Yo soy científico y huyo de la superstición, pero reconozco que hoy en día hay cosas que la ciencia no puede explicar. Como lo que me ha ocurrido con mi begonia. Con mi begonia, tiene que haber alguna explicación racional o ser una casualidad como otra cualquiera.
Hace dos años que sembré mi patio. Para hacerlo, le pedí a mis amigos que me trajeran plantas de su casa, de forma que recordara algo de ellos cuando las ciudara: el ficus me lo trajo Paco; la cinta, Carmen; el aloe vera, Lucía; la falsa parra, Javi; el cactus rojo, los chicos del hospital y así, muchas más.
Entonces, una paciente me regaló un trozo de su begonia. Yo lo planté en un tiesto, donde se mantuvo moribundo mientras que sus compañeras crecían rápidamente. Mientras que la paciente pasaba por una enfermedad de muchos meses, la begonia permaneció inmutable. Finalmente, la paciente se acabó operando y se curó y, como por arte de magia o por simple sugestión, aquella misma tarde de la operación, noté que la begonia había empezado a crecer y que estaba cuajada de capullos.
Es verdad que hay una gran variedad de begonias y que pueden florecer en cualquier época del año; así que me sonreí por la casualidad de que la planta hubiera decidido reaccionar precisamente aquel día después de diez meses de hibernación. Desde aquel día, la planta ocupa un sitio importante en mi jardín y muchas visitas no dudan en elogiar su vitalidad.
Hace unos días, ofrecí un esqueje de ella.
-Si tanto te gusta la begonia, llévate un trozo. Prende fácilmente.
-Huy, no, qué va. Yo no me llevo begonia.
-¿Por qué?
-Porque esta planta crea un vínculo con la persona que te la da. Si se te pone fea, es que quien te la ha regalado tiene algún problema de salud; y si florece, todo lo contrario. No, no, yo no quiero que me des un trozo de begonia; es una planta que me crea mucha inseguridad.
Después de semejante declaración, no le conté la historia real de la begonia; sobre todo porque yo creo en la ciencia y sé que esto no puede haber sido más que una casualidad. Pero ahora, cada vez que riego la planta, la veo con otros ojos.

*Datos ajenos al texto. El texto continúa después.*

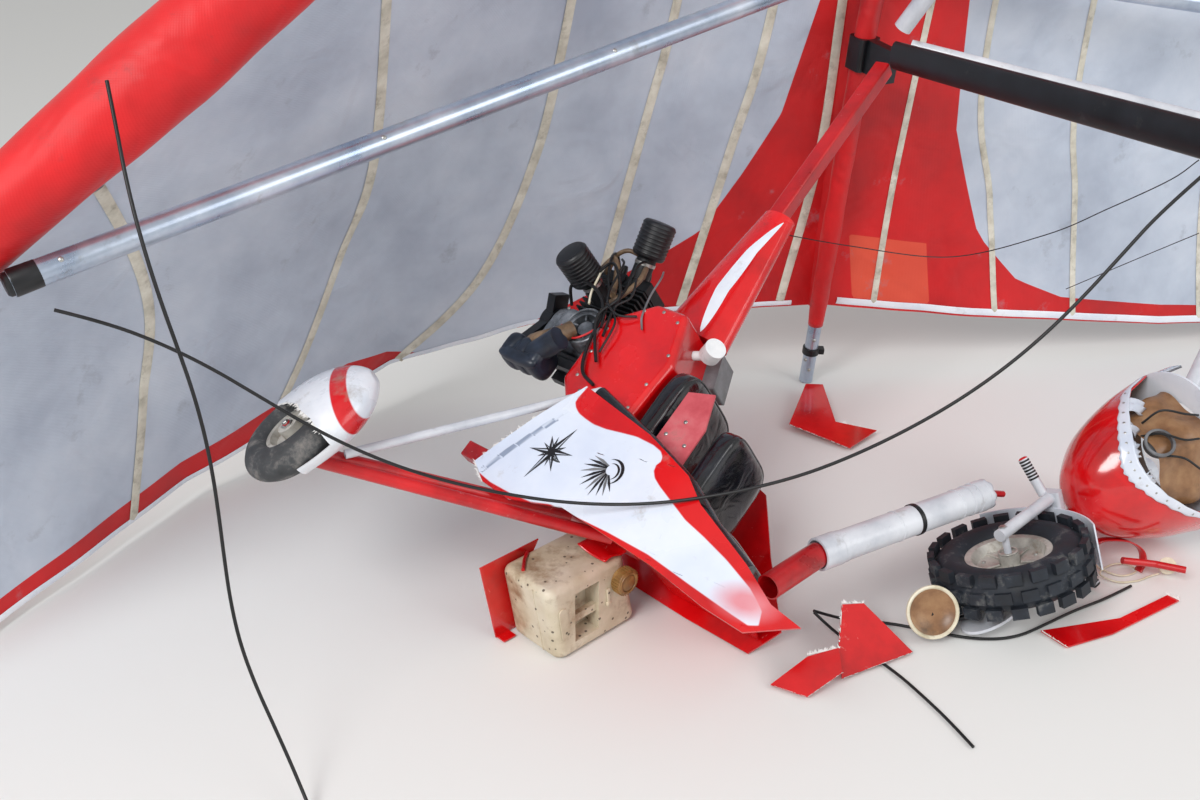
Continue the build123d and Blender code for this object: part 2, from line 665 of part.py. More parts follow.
with BuildPart() as steering_head:
    with BuildSketch(Plane.YZ.offset(CROWN_X + 30)):
        Circle(24)
        Circle(13 + AXLE_CLEARANCE, mode=Mode.SUBTRACT)
    extrude(amount=180)
finish(steering_head, "steering_head", NOSE_UNIT)

MUDGUARD_RADIUS = NOSE_TYRE_DIAMETER / 2 + 11
with BuildPart() as mudguard:
    with BuildSketch(Plane.XY.offset(-66)):
        Circle(MUDGUARD_RADIUS + 4)
        Circle(MUDGUARD_RADIUS, mode=Mode.SUBTRACT)
        with BuildLine():
            Polyline((0, 0), (400, -460), (-400, -460), (-400, 400), (330, 400), (0, 0))
        make_face(mode=Mode.SUBTRACT)
    extrude(amount=132)
    with Locations((CROWN_X, 0, 0)):
        Box(33, 57, 200, mode=Mode.SUBTRACT)
finish(mudguard, "nose_mudguard", NOSE_UNIT)

# Nose fairing: a hollow cone that flares to the dash
FAIRING = Plane(origin=spot(1283, 2842, 240), x_dir=(0.884, 0.432, 0.120), z_dir=(-0.12, -0.03, 1))
# distance along the fairing, half width, half height, outside and inside of the skin
FAIRING_OUTSIDE = ((42, 14, 16), (54, 62, 72), (90, 100, 120), (160, 145, 174), (280, 184, 222), (410, 205, 250))
FAIRING_INSIDE = ((49, 9, 11), (61, 56, 66), (96, 95, 115), (164, 140, 169), (282, 179, 217), (410, 200, 245))
with BuildPart() as fairing:
    for rings, mode in ((FAIRING_OUTSIDE, Mode.ADD), (FAIRING_INSIDE, Mode.SUBTRACT)):
        for distance, half_width, half_height in rings:
            with BuildSketch(Plane.YZ.offset(distance)):
                Ellipse(half_width, half_height)
        loft(mode=mode)
fairing.part.locate(FAIRING.location)
with BuildPart() as fairing_cut:
    add(fairing.part)
    head_plane = Plane(origin=NOSE_WHEEL, x_dir=NOSE_UNIT.y_dir, z_dir=NOSE_UNIT.x_dir)
    with BuildSketch(head_plane.offset(100)):
        Circle(240)
    extrude(amount=CROWN_X + 22 - 100, mode=Mode.SUBTRACT)
    with BuildSketch(head_plane.offset(100)):
        Circle(24.4)
    extrude(amount=500, mode=Mode.SUBTRACT)
finish(fairing_cut, "nose_fairing")

with BuildPart() as dash:
    with BuildSketch(Plane.YZ.offset(411)):
        Ellipse(205, 250)
        with Locations((-10, 20)):
            Ellipse(118, 150, mode=Mode.SUBTRACT)
    extrude(amount=7)
    with BuildSketch(Plane.YZ.offset(418)):
        with Locations((104, -128)):
            Circle(40)
    extrude(amount=35)
    with BuildSketch(Plane.YZ.offset(453)):
        with Locations((104, -128)):
            Circle(34)
    extrude(amount=-28, mode=Mode.SUBTRACT)
finish(dash, "dash_panel", FAIRING)
front_strut = tubes(
    (mast_head + Vector(20, -6, 84), spot(1290, 3560, 2030), 56, TUBE_WALL),
    (FAIRING.from_local_coords(Vector(434, -20, 215)), spot(1930, 3330, 830), 46, TUBE_WALL),
)
finish(front_strut, "front_strut")
with BuildPart() as screen:
    with BuildSketch(Plane.YZ.offset(419)):
        with BuildLine():
            ThreePointArc((60, 228), (120, 190), (160, 140))
            Line((160, 140), (166, 145))
            ThreePointArc((166, 145), (125, 195), (64, 234))
            Line((64, 234), (60, 228))
        make_face()
    extrude(amount=70)
finish(screen, "windscreen", FAIRING)

with BuildPart() as link:
    with BuildLine() as link_line:
        FilletPolyline(
            NOSE_UNIT.from_local_coords(Vector(335, -120, -132)), NOSE_UNIT.from_local_coords(Vector(410, -172, -172)),
            NOSE_UNIT.from_local_coords(Vector(440, -240, -196)), radius=24,
        )
    with BuildSketch(Plane(origin=link_line.line @ 0, z_dir=link_line.line % 0)):
        Circle(10)
    sweep()
    rod_start, rod_end = FRONT_TUBE_END + Vector(8, 26, -8), spot(1118, 2850, 255)
    with BuildSketch(Plane(origin=rod_start, z_dir=rod_end - rod_start)):
        Circle(9)
    extrude(amount=(rod_end - rod_start).length)
finish(link, "steering_links")


# Slack wires: each follows its points as straight runs joined by arcs
def slack_wire(label, diameter, points):
    """A wire of one diameter along its points. Each bend takes 0.45 of its shorter run."""
    radii = []
    for before, here, after in zip(points, points[1:], points[2:]):
        turn = radians((here - before).get_angle(after - here))
        run = min((here - before).length, (after - here).length)
        radii.append(0.45 * run / tan(turn / 2))
    with BuildPart() as made:
        with BuildLine() as route:
            FilletPolyline(*points, radius=radii)
        with BuildSketch(Plane(origin=route.line @ 0, z_dir=route.line % 0)):
            Circle(diameter / 2)
        sweep()
    length = sum(edge.length for edge in route.edges())
    share = made.part.volume / (length * pi * diameter**2 / 4)
    print(label, "length", round(length), "volume share", round(share, 4), "radii", [round(radius) for radius in radii])
    finish(made, label)


WIRE_DIAMETER = 8
SIDE_WIRE = (
    (-1140, 2318, 1030), (-1050, 2345, 990), (-948, 2362, 934), (-852, 2376, 868), (-760, 2388, 792), (-664, 2394, 718),
    (-565, 2400, 652), (-458, 2407, 596), (-345, 2414, 552), (-230, 2416, 522), (-110, 2410, 504), (10, 2398, 502),
    (125, 2374, 520), (238, 2352, 550), (355, 2346, 580), (470, 2354, 612), (582, 2370, 654), (690, 2388, 704),
    (796, 2406, 764), (893, 2422, 834), (982, 2438, 914), (1060, 2450, 1004), (1134, 2464, 1100), (1206, 2480, 1192),
    (1290, 2500, 1268),
)
LANDING_WIRE = (
    (-985, 2425, 1480), (-962, 2372, 1405), (-940, 2318, 1330), (-918, 2274, 1252), (-896, 2242, 1168), (-874, 2220, 1080),
    (-852, 2206, 990), (-833, 2196, 900), (-820, 2186, 806), (-813, 2174, 710), (-810, 2160, 614), (-808, 2144, 520),
    (-802, 2122, 426), (-786, 2094, 334), (-754, 2058, 248), (-714, 2020, 166), (-676, 1984, 84), (-640, 1940, 20),
    (-606, 1880, 5), (-560, 1820, 5),
)
LOOM = (
    (566, 2578, 60), (655, 2596, 14), (766, 2600, 6), (880, 2560, 6), (988, 2526, 6), (1094, 2532, 6), (1196, 2592, 6),
    (1296, 2654, 6), (1398, 2704, 6), (1490, 2764, 6),
)
LOOSE_CABLE = (
    (560, 2545, 80), (618, 2520, 28), (690, 2476, 5), (752, 2392, 5), (800, 2300, 5), (842, 2210, 5), (872, 2130, 5),
)
for label, points in (("side_wire", SIDE_WIRE), ("landing_wire", LANDING_WIRE), ("cable_loom", LOOM), ("loose_cable", LOOSE_CABLE)):
    slack_wire(label, WIRE_DIAMETER, [spot(*point) for point in points])
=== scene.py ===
import math

import bmesh
import bpy
import numpy as np
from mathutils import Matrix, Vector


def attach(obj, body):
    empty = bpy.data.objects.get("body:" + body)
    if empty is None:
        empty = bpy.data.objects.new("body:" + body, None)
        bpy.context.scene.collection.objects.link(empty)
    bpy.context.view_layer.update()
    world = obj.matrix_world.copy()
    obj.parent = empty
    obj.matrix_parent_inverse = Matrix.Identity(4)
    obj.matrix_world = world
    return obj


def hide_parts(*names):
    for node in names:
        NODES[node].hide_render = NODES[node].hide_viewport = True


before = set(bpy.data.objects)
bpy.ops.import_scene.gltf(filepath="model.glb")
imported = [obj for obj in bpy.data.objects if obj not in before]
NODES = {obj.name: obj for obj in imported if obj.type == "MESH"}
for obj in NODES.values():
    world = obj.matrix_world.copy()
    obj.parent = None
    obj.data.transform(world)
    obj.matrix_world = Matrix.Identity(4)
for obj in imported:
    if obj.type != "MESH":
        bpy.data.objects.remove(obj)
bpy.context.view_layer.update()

# Middle of the footprint on the survey grid (x right, y away, z up from below the photographer), in metres
MIDDLE = np.array((1.16708, 3.25589, 0.0))
CAMERA_HEIGHT, CAMERA_PITCH = 2.0, 27.0
SEEN_FROM = np.array((-MIDDLE[0], -MIDDLE[1], CAMERA_HEIGHT))


def spot(*point):
    """A point of the survey grid, in mm, in the part's frame in metres."""
    return np.array(point, float) / 1000 - MIDDLE


def spots(points):
    """Points of the survey grid, in mm, as rows in the part's frame in metres."""
    return np.array([spot(*point) for point in points])


def unit(vector):
    """Vectors of length 1 along the last axis."""
    vector = np.asarray(vector, float)
    return vector / np.linalg.norm(vector, axis=-1, keepdims=True)


class Place:
    """A local frame: origin in metres, local x and z directions. A local point is in mm."""

    def __init__(self, origin, x_dir, z_dir):
        self.origin = np.asarray(origin, float)
        self.z = unit(z_dir)
        self.x = unit(np.asarray(x_dir, float) - self.z * (self.z @ np.asarray(x_dir, float)))
        self.y = np.cross(self.z, self.x)

    def at(self, points):
        """Local points in mm, taken into the part's frame in metres."""
        return self.origin + np.asarray(points, float) / 1000 @ np.array((self.x, self.y, self.z))

    def way(self, direction):
        """A local direction, taken into the part's frame."""
        return np.asarray(direction, float) @ np.array((self.x, self.y, self.z))

    def within(self, points):
        """Points of the part's frame in metres, taken into this place, in mm."""
        return (np.asarray(points, float) - self.origin) @ np.array((self.x, self.y, self.z)).T * 1000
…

Porque, si hace doscientos años yo hubiera intentado convencer a un otorrino de que determinados cánceres de laringe pueden curarse con radioterapia, una fuerte energía que ni se ve ni se oye, seguramente habría pensado que el éxito de la terapia era fruto de la casualidad y la superstición, porque su propia ciencia habría sido incapaz de comprender un fenómeno como éste.